VC investment in the Americas fell to its lowest level since Q4’19, with just $38.2 billion in VC investment across 3,205 deals in Q1’24. The U.S. accounted for the vast majority of this amount—$36.6 billion across 2,882 deals. In addition to AI and cleantech, health and biotech were big winners in the Americas. 

VC investment outside of the U.S. was very quiet in Q1’24. In Canada, VC investment dropped to a 22-quarter low of $766 million between Q4’23 and Q1’24. 

Europe sees VC investment grow due to the H2 Green Steel megadeal 

Europe was the only region to see VC investment increase this quarter—from $15.1 billion in Q4’23 to $17.9 billion in Q1’24, although the number of deals dropped from 2,419 to 1,798 over the same period. 

At a jurisdictional level, the Nordic region and France saw VC investment increase—to $6.3 billion and $2.3 billion, respectively; meanwhile, VC investment in the U.K. and Germany dropped—to $3 billion and $1.8 billion, respectively. 
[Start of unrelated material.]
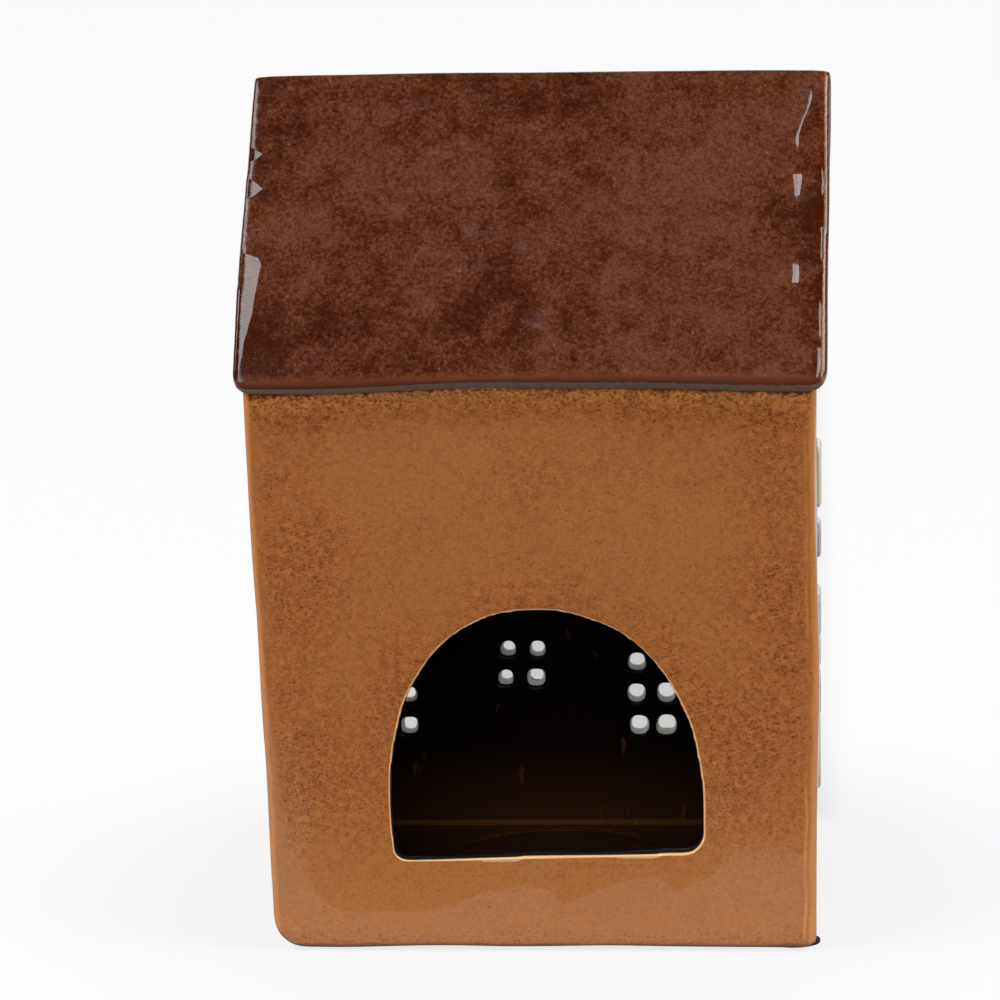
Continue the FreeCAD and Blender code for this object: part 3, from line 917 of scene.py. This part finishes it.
def mustard_glaze():
    """Glossy brown-mustard glaze over dark clay, crazed and pitted; near-black on the inside, as painted shade.

    It gives the eye a leathery, slightly wrinkled skin, whose light and dark are partly painted, that turns amber
    and glassy where it pools low on the wall, and breaks to light tan over the corners and the arch's rim; the tan
    down the corners is partly painted highlight, and just under the eave the wall is painted lighter and its joint
    with the eave darker, as painted light and shade.
    """
    material, colours, add, place = start_material("mustard crackle glaze")
    x, _, z = add("SeparateXYZ", place).node.outputs
    arch, gable, eave, deep, front = (add("Attribute", attribute_name=name + "_mm").node.outputs["Fac"]
                                      for name in ("arch", "gable", "eave", "deep", "front"))

    # How crazed the glaze is: most under the eave, in a strip beside each gable and round the arch
    crazed = add(SMOOTH, eave, 12, 1, 0, 0.8)
    strip_in = add(SMOOTH, gable, 1.5, 5)
    strip_out = add(SMOOTH, gable, 26, 10, 0, 0.55)
    by_gable = add(TIMES, strip_in, strip_out)
    by_rim = add(SMOOTH, arch, 16, 3, 0, 0.35)
    zones = add("TexNoise", place, Scale=1 / 26, Detail=3, Roughness=0.6)
    zones = add("MapRange", zones, 0.4, 0.64, 0.1, 0.55)
    for more in (by_gable, by_rim, zones):
        crazed = add(PLUS, crazed, more)
    low = add(SMOOTH, z, 12, 40)
    crazed = add(TIMES, crazed, low, use_clamp=True)

    # Ground: tan where calm, redder where crazed, amber where it has pooled, with a fine grain; just under the eave
    # it is lightened as painted light
    tint = add("TexNoise", place, Scale=1 / 5, Detail=5, Roughness=0.65)
    tint = add(TIMES_PLUS, tint, 0.6, -0.3)
    red = add(PLUS, crazed, tint, use_clamp=True)
    wave = add("TexNoise", place, Scale=1 / 14, Detail=3)
    level = add(TIMES_PLUS, wave, 34, z)
    pooled = add(SMOOTH, level, 58, 40, 0, 0.85)
    # Painted light: just under the eave the wall is lightened towards tan, against the eave's shade
    bright = add(SMOOTH, eave, 7, 0, 0, 0.85)
    base = colours.mustard
    for share, tone in ((red, colours.mustard_red), (pooled, colours.amber), (bright, colours.edge_tan_and_light)):
        base = add(COLOUR, share, base, tone)
    grain = add("TexNoise", place, Scale=1 / 0.7, Detail=4, Roughness=0.75)
    grain = add("MapRange", grain, 0.3, 0.7, 0.8, 1.2)
    base = add(TINT, 1.0, base, grain)
    # Painted light and shade: where crazed, the colour is lightened and darkened in a leathery pattern, standing in
    # for the shading of a relief
    relief_shading = add("TexNoise", place, Scale=1 / 1.6, Detail=3, Distortion=0.5)
    relief_shading = add(MINUS, relief_shading, 0.5)
    relief_shading = add(TIMES, relief_shading, crazed)
    relief_shading = add("MapRange", relief_shading, -0.2, 0.2, 0.74, 1.3)
    base = add(TINT, 1.0, base, relief_shading)

    # Pits and short hairlines, denser the more crazed the glaze is; they lie slightly aslant
    slant = add("Mapping", place, Rotation=(0, 0.5, 0), Scale=(0.85, 1, 1.25))
    pits = add("TexNoise", slant, Scale=1 / 0.65, Detail=2, Roughness=0.5)
    pits = add(TIMES_PLUS, crazed, 0.12, pits)
    at_eave = add(SMOOTH, eave, 4.5, 0, 0, 0.06)
    at_foot = add(SMOOTH, z, 7, 4, 0, 0.11)
    for more in (at_eave, at_foot):
        pits = add(PLUS, pits, more)
    pits = add(SMOOTH, pits, 0.66, 0.75)
    lines = add("TexNoise", slant, Scale=1 / 2.2, Detail=4, Roughness=0.65, Distortion=0.8)
    lines = add(SMOOTH, away_from(add, lines, 0.5), 0.024, 0)
    broken = add(NOISE_4D, place, 20, Scale=1 / 1.9, Detail=2)
    broken = add(TIMES_PLUS, crazed, 0.16, broken)
    broken = add(SMOOTH, broken, 0.52, 0.64)
    lines = add(TIMES, lines, broken)
    marks = add(LARGER, pits, lines)
    marks = add(TIMES, marks, add("MapRange", crazed, 0, 1, 0.45, 0.66))
    # Painted shade: a ragged dark line along the joint under the eave
    ragged = add("TexNoise", place, Scale=1 / 1.5, Detail=3)
    ragged = add(TIMES_PLUS, ragged, -4, eave)
    eave_shade = add(SMOOTH, ragged, -0.6, -1.6, 0, 0.9)
    for share in (marks, eave_shade):
        base = add(COLOUR, share, base, colours.pit_brown_and_shade)

    # Tan down the corners, partly where the glaze breaks and partly as painted highlight; a tan line beside the
    # right corner as painted highlight; light on the arch's rim where the glaze breaks; dark at the foot
    wobble = add("TexNoise", place, Scale=1 / 9, Detail=1)
    from_corner = add(TIMES_PLUS, wobble, 1.6, gable)
    # The corner's tan strip is partly glaze breaking over the edge and partly painted highlight
    corner = add(SMOOTH, from_corner, 2.7, 1.9, 0, 0.6)
    # Painted highlight: a broken tan line beside the right corner
    highlight_line = add(SMOOTH, away_from(add, from_corner, 3.3), 0.5, 0.15, 0, 0.7)
    fading = add(NOISE_4D, place, 5, Scale=1 / 12, Detail=1)
    fading = add("MapRange", fading, 0.42, 0.6)
    highlight_line = add(TIMES, highlight_line, fading)
    highlight_line = add(TIMES, highlight_line, add(ABOVE, x, 0))
    foot = add(TIMES_PLUS, wobble, 1.2, z)
    foot = add(SMOOTH, foot, 2.9, 2, 0, 0.75)
    over = add(MINUS, deep, arch)
    over_end = add("MapRange", z, 21, 24, 1, 0.45)
    over_end = add(MINUS, over_end, over)
    rim_out = add(SMOOTH, over_end, 0, 0.25)
    rim_in = add(SMOOTH, over, -0.6, -0.25)
    breaking = add(TIMES, rim_in, rim_out)
    at_rim = add("MapRange", arch, 1.6, 1.1)
    at_back = add(ABOVE, front, 50)
    for limit in (at_rim, at_back):
        breaking = add(TIMES, breaking, limit)

    # The inside is painted near-black as painted shade, and the reveals of the panes are pale
    within = add(SMOOTH, deep, 0.5, 0.8)
    inside = add(MINUS, within, breaking, use_clamp=True)
    reveal = add(SMOOTH, front, 4.2, 3.8)
    reveal = add(TIMES, reveal, inside)
    for share, tone in ((corner, colours.edge_tan_and_light), (highlight_line, colours.edge_tan_and_light), (foot, colours.pit_brown_and_shade),
                        (breaking, colours.rim_peach), (inside, colours.inside), (reveal, colours.pane_white)):
        base = add(COLOUR, share, base, tone)

    # Glassy where it has pooled, satin where it is crazed
    gloss = add("MapRange", crazed, 0, 1, 0.03, 0.2)
    gloss = add(TIMES_PLUS, inside, 0.5, gloss)
    skin = add("TexNoise", slant, Scale=1 / 1.4, Detail=2)
    skin = add(TIMES, skin, crazed)
    sunk = add(TIMES_PLUS, marks, -0.3, skin)
    sunk = add(TIMES, sunk, 0.02)
    broad = add("TexNoise", place, Scale=1 / 24, Detail=1)
    sunk = add(TIMES_PLUS, broad, 0.5, sunk)
    return finish_material(material, Base_Color=base, Roughness=gloss, IOR=1.5,
                           Normal=add("Bump", Height=sunk, Distance=MM))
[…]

VC investment in Asia-Pacific sinks to a seven-year low

VC investment in the Asia-Pacific region dropped from $22.9 billion in Q4’23 to $18.9 billion in Q1’24—the lowest quarter of investment since Q1’17. 

VC investment and the number of VC deals rose in India

In India, both VC investment and the number of VC deals rose, from $1.6 billion across 313 deals in Q4’23 to $3.2 billion across 354 deals in Q1’24. Fintech continued to attract good attention, although at smaller deal values. 
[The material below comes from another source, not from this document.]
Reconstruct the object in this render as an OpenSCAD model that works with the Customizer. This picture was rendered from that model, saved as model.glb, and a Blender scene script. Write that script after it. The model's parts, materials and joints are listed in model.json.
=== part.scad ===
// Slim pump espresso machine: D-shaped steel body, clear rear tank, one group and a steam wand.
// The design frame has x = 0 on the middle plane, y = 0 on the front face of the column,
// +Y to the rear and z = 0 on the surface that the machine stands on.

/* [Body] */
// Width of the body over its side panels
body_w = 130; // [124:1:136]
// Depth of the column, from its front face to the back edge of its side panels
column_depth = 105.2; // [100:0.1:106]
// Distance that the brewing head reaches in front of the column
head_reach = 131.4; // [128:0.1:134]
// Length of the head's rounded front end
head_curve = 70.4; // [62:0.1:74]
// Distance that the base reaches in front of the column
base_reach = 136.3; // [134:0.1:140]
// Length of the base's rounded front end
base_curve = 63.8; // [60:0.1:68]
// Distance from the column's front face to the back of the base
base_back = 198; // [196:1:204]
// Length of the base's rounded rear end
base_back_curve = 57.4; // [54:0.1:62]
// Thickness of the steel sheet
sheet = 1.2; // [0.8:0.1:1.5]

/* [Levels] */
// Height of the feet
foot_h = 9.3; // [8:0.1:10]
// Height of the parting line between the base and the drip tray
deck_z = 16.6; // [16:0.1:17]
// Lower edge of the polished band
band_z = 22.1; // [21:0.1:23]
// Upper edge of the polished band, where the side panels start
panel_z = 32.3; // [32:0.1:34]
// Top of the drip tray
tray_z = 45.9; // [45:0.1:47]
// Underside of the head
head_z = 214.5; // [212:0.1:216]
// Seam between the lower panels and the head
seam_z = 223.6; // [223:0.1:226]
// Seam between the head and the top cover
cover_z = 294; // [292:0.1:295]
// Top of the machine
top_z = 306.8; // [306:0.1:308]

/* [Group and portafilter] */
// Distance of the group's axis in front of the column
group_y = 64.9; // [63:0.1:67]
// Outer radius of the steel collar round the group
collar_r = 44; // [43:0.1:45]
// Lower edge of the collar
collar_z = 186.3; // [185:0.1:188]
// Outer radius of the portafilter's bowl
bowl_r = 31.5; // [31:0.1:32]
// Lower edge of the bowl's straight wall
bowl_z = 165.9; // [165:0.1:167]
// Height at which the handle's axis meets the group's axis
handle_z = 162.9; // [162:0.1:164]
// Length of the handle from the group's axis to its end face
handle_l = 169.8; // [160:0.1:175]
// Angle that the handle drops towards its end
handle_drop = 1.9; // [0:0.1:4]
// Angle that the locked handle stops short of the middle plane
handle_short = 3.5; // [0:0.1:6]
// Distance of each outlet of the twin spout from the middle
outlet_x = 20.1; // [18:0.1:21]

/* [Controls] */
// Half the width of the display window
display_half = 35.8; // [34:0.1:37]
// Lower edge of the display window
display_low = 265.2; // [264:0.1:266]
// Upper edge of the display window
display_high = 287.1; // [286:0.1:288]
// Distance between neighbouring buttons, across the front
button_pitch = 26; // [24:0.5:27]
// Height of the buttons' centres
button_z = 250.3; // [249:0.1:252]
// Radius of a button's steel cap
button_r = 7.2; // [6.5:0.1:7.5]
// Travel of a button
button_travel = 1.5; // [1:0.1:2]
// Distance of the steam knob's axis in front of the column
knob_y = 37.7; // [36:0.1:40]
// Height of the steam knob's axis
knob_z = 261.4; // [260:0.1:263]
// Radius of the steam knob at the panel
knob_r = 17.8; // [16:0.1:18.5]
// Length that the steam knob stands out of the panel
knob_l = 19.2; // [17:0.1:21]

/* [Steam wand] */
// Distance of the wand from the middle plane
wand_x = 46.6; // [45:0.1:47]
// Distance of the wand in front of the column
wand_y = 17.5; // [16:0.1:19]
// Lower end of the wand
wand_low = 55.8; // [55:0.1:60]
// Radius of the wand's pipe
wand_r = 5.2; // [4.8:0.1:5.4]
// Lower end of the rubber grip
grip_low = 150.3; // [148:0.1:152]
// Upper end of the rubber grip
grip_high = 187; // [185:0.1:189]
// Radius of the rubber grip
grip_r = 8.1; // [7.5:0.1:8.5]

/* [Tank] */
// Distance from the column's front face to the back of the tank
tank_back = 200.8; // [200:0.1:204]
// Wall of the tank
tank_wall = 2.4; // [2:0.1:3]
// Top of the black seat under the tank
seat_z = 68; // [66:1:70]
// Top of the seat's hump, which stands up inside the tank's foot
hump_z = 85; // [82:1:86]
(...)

Nitish Poddar, Partner and National Leader, Private Equity, KPMG in India, said, “As expected, India has seen an uptick in VC investments despite the deal activity being muted in Asia. This will only increase in the coming quarters given our robust GDP growth, strong demographics, and expectation of a stable government at the center. AI, power tech, health tech, and agritech are some key sectors to watch out for.” 

All eyes are on the U.S. IPO market heading into Q2’24

While there will not likely be a major increase in VC investment globally during Q2’24 due to the ongoing macroeconomic uncertainty and lack of exits, all eyes will be watching the U.S. IPO markets quite carefully. Should there be a few successful IPOs to start the quarter, there could be some pressure on VC firms to open their funding taps a bit wider.